IChannel channel = ...
while (true)
{
    // await data from the input channel
    var request = await channel.Input.ReadAsync();

    // check for "end of stream" condition
    if (request.IsEmpty && channel.Input.Completion.IsCompleted)
    {
        request.Consumed();
        break;
    }

    // start writing to the output channel
    var response = channel.Output.Alloc();
    // pass whatever we got as input to the output
    response.Append(ref request);
    // finish writing (this should activate the socket driver)
    await response.FlushAsync();
    // tell the engine that we have read all of that data
    // (note: we could also express that we read *some* of it,
    // in which case the rest would be retained and supplied next time)
    request.Consumed();
}

What isn’t obvious here is the types involved; “request” is a ReadableBuffer, which is an abstraction over one or more slices of memory from the buffer pool, from which we can consume data. “response” is a WritableBuffer, which is again an abstraction over any number of slices of memory from the buffer pool, to which we can write data (with more blocks being leased as we need them). The idea is that you can “slice” the request as many times as you need without allocation cost:

var prefix = request.Slice(0, 4);
var len = prefix.Read<int>();
var payload = request.Slice(4, len);...

Note that ReadableBuffer is a value-type, so slicing it like this is not allocating - the new value simply has a different internal tracking state of the various buffers. Each block is also reference counted, so the block is only made available back to the pool when it has been fully released. Normally this would happen as we call “Consumed()”, but it has more interesting applications. The “echo” server already gave an example of this – the “Append” call incremented the counter, which means that the data remains valid even after “request.Consumed()” has been called. Instead, it is only when the socket driver says that it too has consumed it, that it gets released back to the pool. But we can do the same thing ourselves to expose data to our application without any copies; our previous example can become:

var prefix = request.Slice(0, 4);
var len = prefix.Read();
var payload = request.Slice(4, len).Preserve();...

Here “Preserve” is essentially “increment the reference counter”. We can then pass that value around and the data will be valid until we “Dispose()” it (which will decrement the counter, releasing it to the pool if it becomes zero). Some of you might now be twitching uncontrollably at the thought of explicit counting, but for high volume scenarios it is far more scalable than garbage collection, allocations, finalizers, and all that jazz.

So where did the zero copy come in?

A consequence of this is that the memory we handed to the network device is the exact same memory that our application code can access for values. Recall that the socket-aware code asked for a buffer from the pool and then handed the populated data to the channel. That is the exact same blocks as the block that “payload” is accessing. Issues like data backlog is handled simply by only releasing blocks once the consumer has indicated that they’ve consumed all the data we know valid on that block; if the caller only reads 10 bytes, it just slices into the existing block. Of course, if the application code chooses to access the data in terms of “string” etc, there are mechanisms to read that, but the data can also be accessed via the new “Span<byte>” API, and potentially as “Utf8String” (although there are some complications there when it comes to data in non-contiguous blocks).

Synopsis

It looks really really exciting for anyone involved in high performance applications – as either a client or server. Don’t get me wrong: there’s no “magic” here; most of the tricks can already be done and are done, but it is really hard to do this stuff well. This API essentially tries to make it easy to get it right, but at the same time has performance considerations at every step by some folks who really really care about absurd performance details.

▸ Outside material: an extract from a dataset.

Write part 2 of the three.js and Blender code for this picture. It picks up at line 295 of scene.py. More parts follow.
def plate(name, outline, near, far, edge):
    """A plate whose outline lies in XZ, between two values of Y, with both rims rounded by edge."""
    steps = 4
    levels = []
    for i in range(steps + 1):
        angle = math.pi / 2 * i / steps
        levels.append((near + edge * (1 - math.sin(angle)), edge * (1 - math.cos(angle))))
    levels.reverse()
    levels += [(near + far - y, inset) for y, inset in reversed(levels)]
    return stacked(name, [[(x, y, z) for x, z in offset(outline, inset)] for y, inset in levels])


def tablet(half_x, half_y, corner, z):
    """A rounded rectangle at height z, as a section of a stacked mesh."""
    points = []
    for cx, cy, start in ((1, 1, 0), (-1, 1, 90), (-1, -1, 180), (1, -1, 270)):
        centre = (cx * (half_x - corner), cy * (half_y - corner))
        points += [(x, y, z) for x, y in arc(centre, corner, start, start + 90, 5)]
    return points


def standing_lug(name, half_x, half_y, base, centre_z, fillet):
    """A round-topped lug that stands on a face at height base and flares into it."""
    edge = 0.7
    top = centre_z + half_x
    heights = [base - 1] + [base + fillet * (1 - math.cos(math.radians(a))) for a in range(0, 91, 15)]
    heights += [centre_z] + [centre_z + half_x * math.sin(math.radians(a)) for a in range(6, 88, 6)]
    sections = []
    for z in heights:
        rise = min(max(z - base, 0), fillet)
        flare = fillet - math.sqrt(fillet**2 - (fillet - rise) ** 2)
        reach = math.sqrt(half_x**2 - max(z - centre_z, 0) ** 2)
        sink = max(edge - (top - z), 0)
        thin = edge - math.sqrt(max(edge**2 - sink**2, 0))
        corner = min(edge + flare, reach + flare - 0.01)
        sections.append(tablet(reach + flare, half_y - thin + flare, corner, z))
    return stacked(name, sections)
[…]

But is it practical? How complete is it?

It is undeniably very early days. But is is enough to be useful. There are a range of trivially simple examples in the repository, and some non-trivial; David Fowler is looking to hack the entire thing underneath ASP.NET to see what kind of difference it makes. At the less ambitious end of things, I have re-written the web-sockets code from NetGain on top of the Channels API; and frankly, it was way less work than you might expect. This means that there is a fully working web-sockets server and web-sockets client. I’ve also been playing with the StackExchange.Redis multiplexed redis client code on top of Channels (although that is far less complete). So it is very definitely possible to implement non-trivial systems. But be careful: the API is changing rapidly – you definitely shouldn’t be writing your mission critical pacemaker monitoring and ambulance scheduling software on top of this just yet!

There’s also a lot of missing pieces – SSL is a huge hole that is going to take a lot of work to fill; and probably a few more higher level abstractions to make the application code even simpler (David has mentioned a frame encoder/decoder layer, for example). The most important next step is to explore what the framework offers in terms of raw performance: how much “better” does it buy you? I genuinely don’t have a simple answer to that currently, although I’ve been trying to explore it.

Can I get involved?

If you want to explore the API and help spot the missing pieces, the ugly pieces, and the broken pieces – and perhaps even offer the fixes, then the code is on GitHub and there’s a discussion room. Note: nothing here is up to me – I’m just an interested party; David Fowler is commander in chief on this.

And what next?

And then, once all those easy hurdles have been jumped – then starts the really really hard work: figuring out what, in terms of formal API names, to call it.